• [What is needed]: Would you copy out the whole listing exactly as given?

• [Dataset section]:
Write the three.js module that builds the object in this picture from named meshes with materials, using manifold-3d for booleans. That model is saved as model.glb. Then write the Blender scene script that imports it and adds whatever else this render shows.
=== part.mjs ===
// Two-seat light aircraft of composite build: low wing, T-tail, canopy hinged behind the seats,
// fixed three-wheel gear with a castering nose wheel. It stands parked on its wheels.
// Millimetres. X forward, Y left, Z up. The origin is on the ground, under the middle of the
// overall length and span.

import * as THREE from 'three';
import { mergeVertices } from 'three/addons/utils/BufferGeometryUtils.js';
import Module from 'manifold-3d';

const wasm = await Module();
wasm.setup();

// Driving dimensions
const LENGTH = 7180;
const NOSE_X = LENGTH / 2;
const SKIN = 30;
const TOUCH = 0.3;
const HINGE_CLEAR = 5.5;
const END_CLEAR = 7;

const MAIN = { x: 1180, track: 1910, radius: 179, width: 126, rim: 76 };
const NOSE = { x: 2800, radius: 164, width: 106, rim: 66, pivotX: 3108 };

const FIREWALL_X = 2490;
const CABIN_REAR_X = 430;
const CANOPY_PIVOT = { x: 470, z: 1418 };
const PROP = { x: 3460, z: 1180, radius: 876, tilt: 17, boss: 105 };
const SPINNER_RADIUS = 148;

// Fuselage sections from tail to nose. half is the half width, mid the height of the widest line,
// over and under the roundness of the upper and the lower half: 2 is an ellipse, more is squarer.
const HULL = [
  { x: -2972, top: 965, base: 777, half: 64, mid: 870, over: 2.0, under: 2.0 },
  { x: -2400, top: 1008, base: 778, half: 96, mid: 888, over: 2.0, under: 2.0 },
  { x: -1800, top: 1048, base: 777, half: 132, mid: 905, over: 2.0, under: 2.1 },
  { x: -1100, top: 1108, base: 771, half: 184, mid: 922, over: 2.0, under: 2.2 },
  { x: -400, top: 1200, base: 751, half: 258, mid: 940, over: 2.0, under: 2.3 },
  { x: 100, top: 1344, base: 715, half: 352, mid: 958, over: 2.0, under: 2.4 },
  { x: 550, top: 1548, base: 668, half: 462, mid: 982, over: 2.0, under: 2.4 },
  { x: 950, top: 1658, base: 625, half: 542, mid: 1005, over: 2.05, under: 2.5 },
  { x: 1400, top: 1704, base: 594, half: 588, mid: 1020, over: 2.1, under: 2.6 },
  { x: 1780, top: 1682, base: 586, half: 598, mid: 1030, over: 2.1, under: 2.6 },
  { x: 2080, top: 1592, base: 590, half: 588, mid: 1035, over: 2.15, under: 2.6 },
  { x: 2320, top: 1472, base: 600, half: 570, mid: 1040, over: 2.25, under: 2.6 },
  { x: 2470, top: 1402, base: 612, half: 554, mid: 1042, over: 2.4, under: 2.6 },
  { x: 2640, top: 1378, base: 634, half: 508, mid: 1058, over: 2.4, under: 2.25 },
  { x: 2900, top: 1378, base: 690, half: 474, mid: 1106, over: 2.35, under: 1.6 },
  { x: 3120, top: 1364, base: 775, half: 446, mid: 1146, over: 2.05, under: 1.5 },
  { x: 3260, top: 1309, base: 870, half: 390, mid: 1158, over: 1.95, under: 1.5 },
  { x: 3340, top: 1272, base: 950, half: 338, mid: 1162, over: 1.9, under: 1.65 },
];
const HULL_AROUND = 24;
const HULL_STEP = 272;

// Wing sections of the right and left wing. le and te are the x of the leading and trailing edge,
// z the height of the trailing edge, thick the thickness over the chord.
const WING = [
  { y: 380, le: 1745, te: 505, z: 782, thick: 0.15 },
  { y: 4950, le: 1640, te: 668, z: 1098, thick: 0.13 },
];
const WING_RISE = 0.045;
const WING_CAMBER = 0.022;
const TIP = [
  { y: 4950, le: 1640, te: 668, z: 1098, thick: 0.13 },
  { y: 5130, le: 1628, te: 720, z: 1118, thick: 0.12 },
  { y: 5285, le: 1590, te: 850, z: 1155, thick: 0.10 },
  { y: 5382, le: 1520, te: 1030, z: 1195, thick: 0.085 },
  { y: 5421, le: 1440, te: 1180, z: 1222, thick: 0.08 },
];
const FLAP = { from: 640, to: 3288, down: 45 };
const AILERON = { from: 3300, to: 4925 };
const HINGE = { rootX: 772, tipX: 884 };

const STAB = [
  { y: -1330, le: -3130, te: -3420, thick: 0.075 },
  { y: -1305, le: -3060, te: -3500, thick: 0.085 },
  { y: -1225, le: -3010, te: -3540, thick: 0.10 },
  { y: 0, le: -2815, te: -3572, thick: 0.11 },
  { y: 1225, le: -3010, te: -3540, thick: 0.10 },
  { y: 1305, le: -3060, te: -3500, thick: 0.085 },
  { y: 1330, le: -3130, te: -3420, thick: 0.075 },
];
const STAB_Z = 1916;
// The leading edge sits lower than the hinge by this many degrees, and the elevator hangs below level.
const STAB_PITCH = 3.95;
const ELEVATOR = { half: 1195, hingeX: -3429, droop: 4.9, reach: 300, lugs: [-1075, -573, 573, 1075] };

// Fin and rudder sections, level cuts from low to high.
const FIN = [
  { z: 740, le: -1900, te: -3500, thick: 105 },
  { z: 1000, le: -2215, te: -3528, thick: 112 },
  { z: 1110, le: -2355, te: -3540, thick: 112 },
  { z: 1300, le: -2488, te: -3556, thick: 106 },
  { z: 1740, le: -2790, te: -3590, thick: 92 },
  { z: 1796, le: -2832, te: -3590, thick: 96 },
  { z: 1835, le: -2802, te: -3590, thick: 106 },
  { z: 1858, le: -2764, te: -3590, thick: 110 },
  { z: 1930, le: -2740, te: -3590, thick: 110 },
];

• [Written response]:
Write the three.js module that builds the object in this picture from named meshes with materials, using manifold-3d for booleans. That model is saved as model.glb. Then write the Blender scene script that imports it and adds whatever else this render shows.
=== part.mjs ===
// Two-seat light aircraft of composite build: low wing, T-tail, canopy hinged behind the seats,
// fixed three-wheel gear with a castering nose wheel. It stands parked on its wheels.
// Millimetres. X forward, Y left, Z up. The origin is on the ground, under the middle of the
// overall length and span.

import * as THREE from 'three';
import { mergeVertices } from 'three/addons/utils/BufferGeometryUtils.js';
import Module from 'manifold-3d';

const wasm = await Module();
wasm.setup();

// Driving dimensions
const LENGTH = 7180;
const NOSE_X = LENGTH / 2;
const SKIN = 30;
const TOUCH = 0.3;
const HINGE_CLEAR = 5.5;
const END_CLEAR = 7;

const MAIN = { x: 1180, track: 1910, radius: 179, width: 126, rim: 76 };
const NOSE = { x: 2800, radius: 164, width: 106, rim: 66, pivotX: 3108 };

const FIREWALL_X = 2490;
const CABIN_REAR_X = 430;
const CANOPY_PIVOT = { x: 470, z: 1418 };
const PROP = { x: 3460, z: 1180, radius: 876, tilt: 17, boss: 105 };
const SPINNER_RADIUS = 148;

// Fuselage sections from tail to nose. half is the half width, mid the height of the widest line,
// over and under the roundness of the upper and the lower half: 2 is an ellipse, more is squarer.
const HULL = [
  { x: -2972, top: 965, base: 777, half: 64, mid: 870, over: 2.0, under: 2.0 },
  { x: -2400, top: 1008, base: 778, half: 96, mid: 888, over: 2.0, under: 2.0 },
  { x: -1800, top: 1048, base: 777, half: 132, mid: 905, over: 2.0, under: 2.1 },
  { x: -1100, top: 1108, base: 771, half: 184, mid: 922, over: 2.0, under: 2.2 },
  { x: -400, top: 1200, base: 751, half: 258, mid: 940, over: 2.0, under: 2.3 },
  { x: 100, top: 1344, base: 715, half: 352, mid: 958, over: 2.0, under: 2.4 },
  { x: 550, top: 1548, base: 668, half: 462, mid: 982, over: 2.0, under: 2.4 },
  { x: 950, top: 1658, base: 625, half: 542, mid: 1005, over: 2.05, under: 2.5 },
  { x: 1400, top: 1704, base: 594, half: 588, mid: 1020, over: 2.1, under: 2.6 },
  { x: 1780, top: 1682, base: 586, half: 598, mid: 1030, over: 2.1, under: 2.6 },
  { x: 2080, top: 1592, base: 590, half: 588, mid: 1035, over: 2.15, under: 2.6 },
  { x: 2320, top: 1472, base: 600, half: 570, mid: 1040, over: 2.25, under: 2.6 },
  { x: 2470, top: 1402, base: 612, half: 554, mid: 1042, over: 2.4, under: 2.6 },
  { x: 2640, top: 1378, base: 634, half: 508, mid: 1058, over: 2.4, under: 2.25 },
  { x: 2900, top: 1378, base: 690, half: 474, mid: 1106, over: 2.35, under: 1.6 },
  { x: 3120, top: 1364, base: 775, half: 446, mid: 1146, over: 2.05, under: 1.5 },
  { x: 3260, top: 1309, base: 870, half: 390, mid: 1158, over: 1.95, under: 1.5 },
  { x: 3340, top: 1272, base: 950, half: 338, mid: 1162, over: 1.9, under: 1.65 },
];
const HULL_AROUND = 24;
const HULL_STEP = 272;

// Wing sections of the right and left wing. le and te are the x of the leading and trailing edge,
// z the height of the trailing edge, thick the thickness over the chord.
const WING = [
  { y: 380, le: 1745, te: 505, z: 782, thick: 0.15 },
  { y: 4950, le: 1640, te: 668, z: 1098, thick: 0.13 },
];
const WING_RISE = 0.045;
const WING_CAMBER = 0.022;
const TIP = [
  { y: 4950, le: 1640, te: 668, z: 1098, thick: 0.13 },
  { y: 5130, le: 1628, te: 720, z: 1118, thick: 0.12 },
  { y: 5285, le: 1590, te: 850, z: 1155, thick: 0.10 },
  { y: 5382, le: 1520, te: 1030, z: 1195, thick: 0.085 },
  { y: 5421, le: 1440, te: 1180, z: 1222, thick: 0.08 },
];
const FLAP = { from: 640, to: 3288, down: 45 };
const AILERON = { from: 3300, to: 4925 };
const HINGE = { rootX: 772, tipX: 884 };

const STAB = [
  { y: -1330, le: -3130, te: -3420, thick: 0.075 },
  { y: -1305, le: -3060, te: -3500, thick: 0.085 },
  { y: -1225, le: -3010, te: -3540, thick: 0.10 },
  { y: 0, le: -2815, te: -3572, thick: 0.11 },
  { y: 1225, le: -3010, te: -3540, thick: 0.10 },
  { y: 1305, le: -3060, te: -3500, thick: 0.085 },
  { y: 1330, le: -3130, te: -3420, thick: 0.075 },
];
const STAB_Z = 1916;
// The leading edge sits lower than the hinge by this many degrees, and the elevator hangs below level.
const STAB_PITCH = 3.95;
const ELEVATOR = { half: 1195, hingeX: -3429, droop: 4.9, reach: 300, lugs: [-1075, -573, 573, 1075] };

// Fin and rudder sections, level cuts from low to high.
const FIN = [
  { z: 740, le: -1900, te: -3500, thick: 105 },
  { z: 1000, le: -2215, te: -3528, thick: 112 },
  { z: 1110, le: -2355, te: -3540, thick: 112 },
  { z: 1300, le: -2488, te: -3556, thick: 106 },
  { z: 1740, le: -2790, te: -3590, thick: 92 },
  { z: 1796, le: -2832, te: -3590, thick: 96 },
  { z: 1835, le: -2802, te: -3590, thick: 106 },
  { z: 1858, le: -2764, te: -3590, thick: 110 },
  { z: 1930, le: -2740, te: -3590, thick: 110 },
];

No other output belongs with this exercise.